Brazil had been seen as a climate leader not so long ago. Where does it fit into global climate policy now?


For years, Brazil’s economy grew at a gangbusters speed while a left-wing government successfully slowed deforestation by increasing enforcement. The Amazon is the world’s largest terrestrial carbon sink, meaning its vast expanses of trees and jungle suck planet-heating gases out of the atmosphere. If the world is going to avert complete climate catastrophe, the Amazon needs to remain as intact as possible. So that crackdown on deforestation made Brazil a climate leader. That started to change a few years ago as economic growth slowed and new administrations reduced environmental enforcement. Under Bolsonaro, that tailspin has rapidly accelerated.


How are Brazil's climate and indigenous rights concerns related?


Indigenous ways of life often depend on keeping forests intact. Certainly that’s the case in Brazil. In the story, I cited a new study published last week in the Proceedings of the National Academy of Sciences that found that 90% of net emissions in the Amazon came from outside protected indigenous lands. That’s a stunning figure, and illustrates the obvious: The climate crisis we face is not the fault of some innate human flaw; it’s the result of a societal development model that classifies nature only as an external obstacle.

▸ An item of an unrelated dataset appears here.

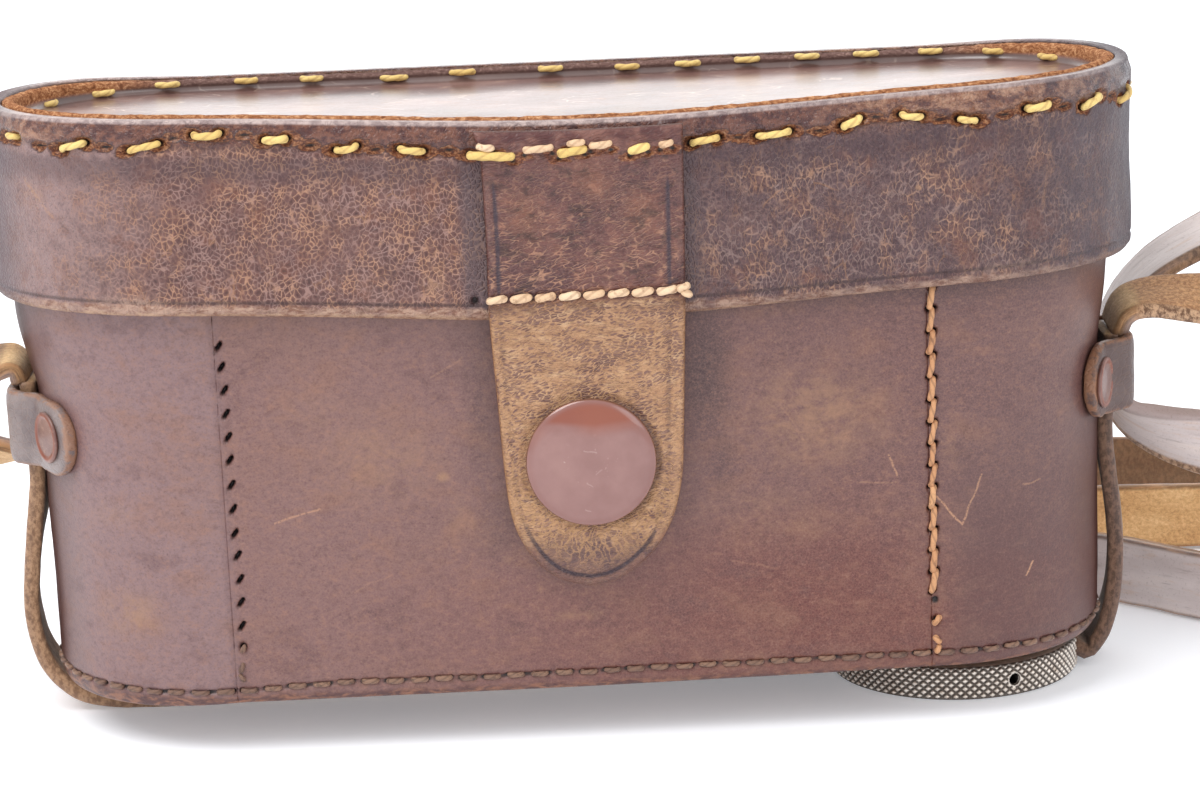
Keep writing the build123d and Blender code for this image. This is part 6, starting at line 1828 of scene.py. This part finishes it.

Why should American readers care about what's happening in Brazil right now?


Brazil is the second-largest country in our hemisphere. It’s a country where our country has meddled for years; the CIA helped install a military dictatorship that lasted decades. We eat food grown there, listen to music from there and many of us vacation in its scenic tourist spots. And we share our country with hundreds of thousands of Brazilian-Americans. But perhaps the most important reason is that what happens to its forested territory will have lasting effects on all life on this planet.